Acts of violence always gather the headlines. But, following the example of Jesus, may we engage
simple acts of service with great love.
For myself, I am easily touched by little things that are
done with great love. I received this
past week a birthday card from one of our precious students at St. Joseph’s
School. In her card, she simply said: “I have asked God to watch over you on
your special day. Be happy and eat a lot
of birthday cake.” These words touched
the innermost part of my heart. Her
simple prayer for me is more meaningful that any possible gift that I could
receive. The Risen Lord is present to us
in the love we experience from one another.
What does it mean for
us to allow ourselves to be touched by the person of the Risen Jesus? What will it take for us to be convicted of
the Easter message that Jesus seeks to fill with this world with His love? What will it take for us to believe that
God’s love will triumph over poverty,
conflict, violence and war? What will it
take for us to believe that God will never abandon us?

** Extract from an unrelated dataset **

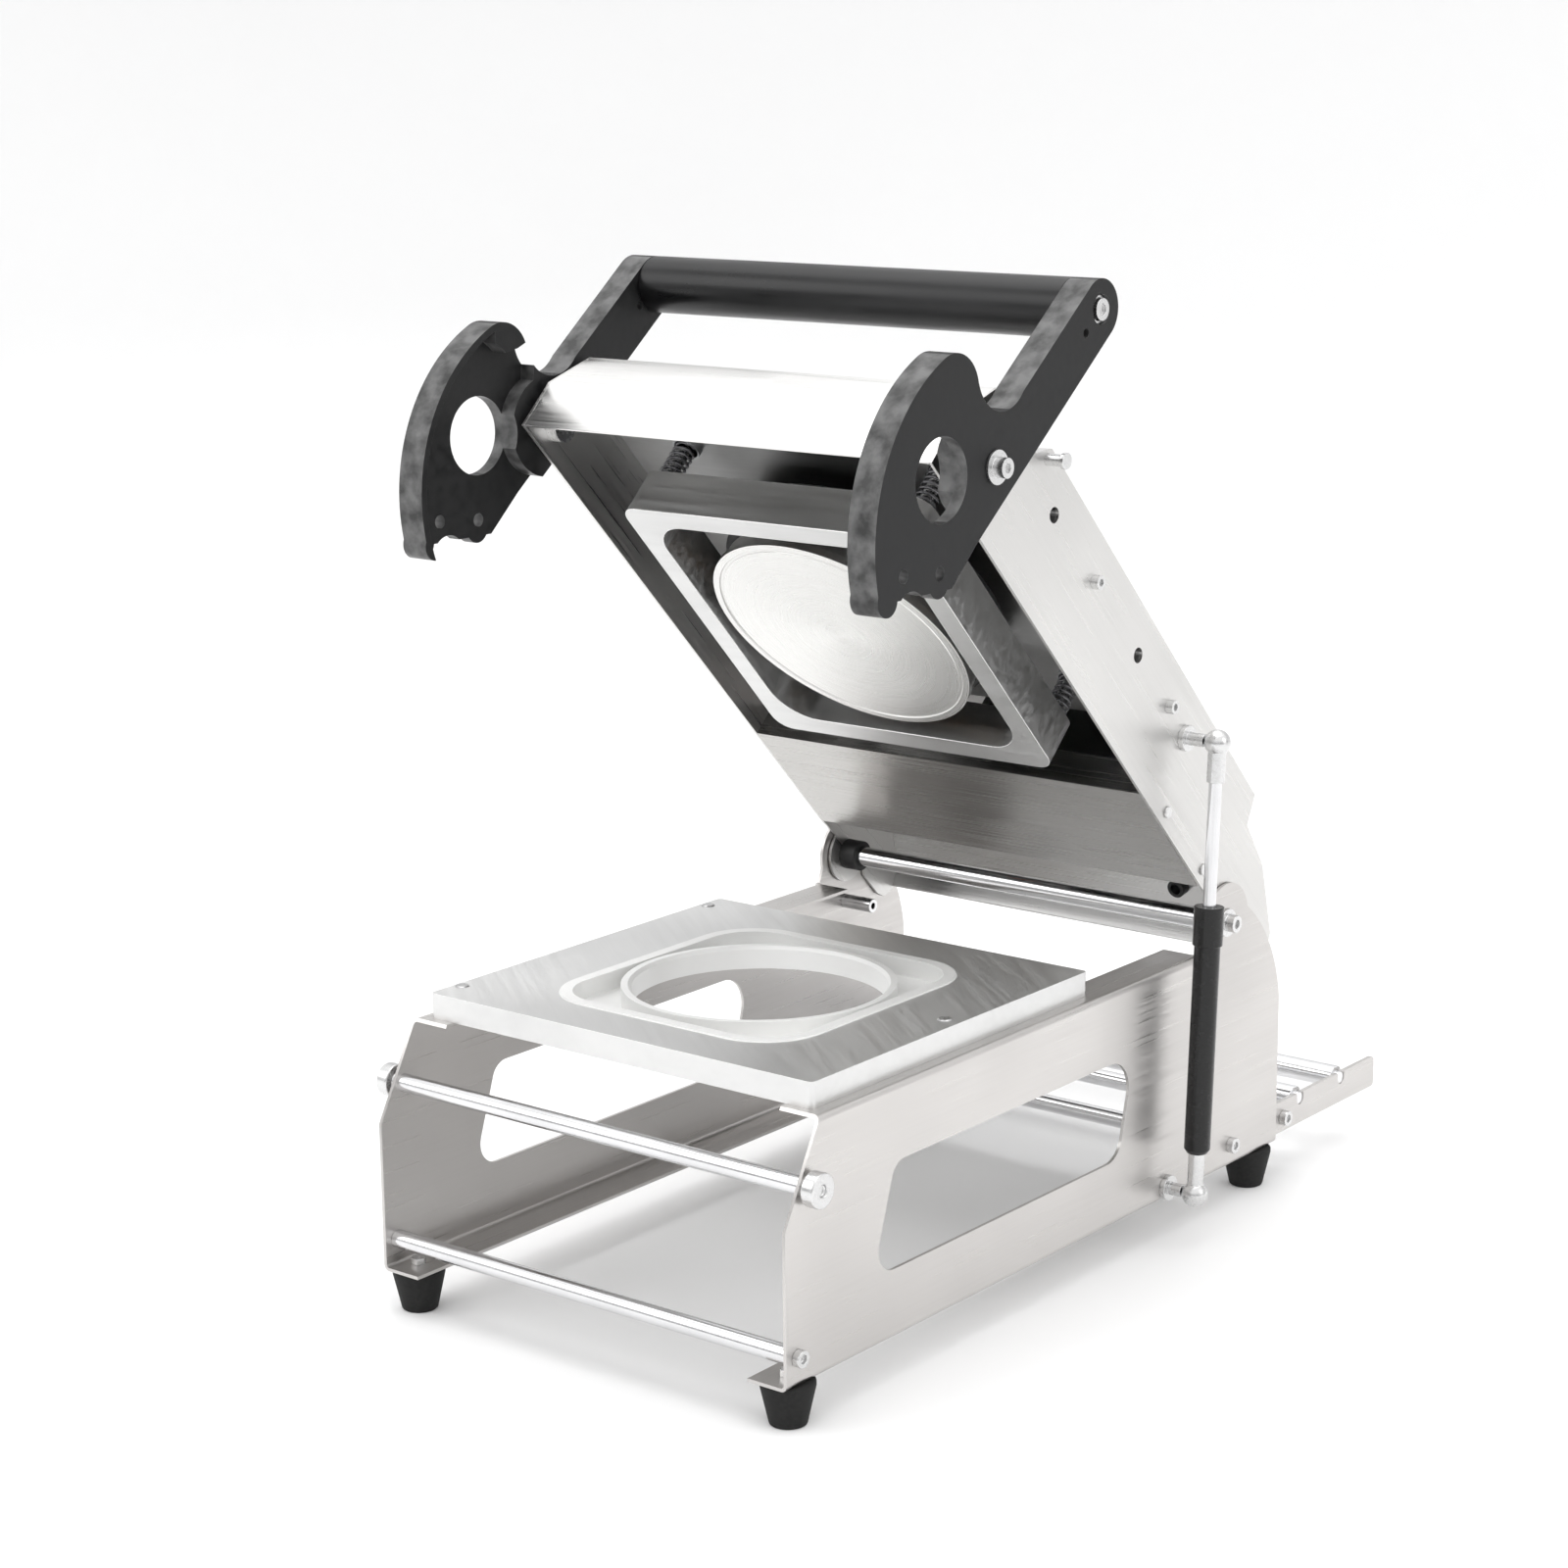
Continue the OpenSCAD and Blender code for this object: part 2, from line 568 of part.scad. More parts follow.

When we look at life with the eyes of our heart, with the
awareness of the deep spiritual center of our lives, we will experience Easter
joy in many, many life experiences.
Easter is about Jesus. Easter is
about real life. Easter is about how we
experience the risen Jesus in our lives.
The real Easter mystery is when you experience the presence of the Risen
Lord in the beauty of sunrise, in the simple sharing with people you love, in
the ways you wash the feet of God’s poor, and in this mystery of the Eucharist
we are fed and nourished at the Table of the Lord. In this jubilee year of mercy, may the Risen
Savior shower you with His merciful love.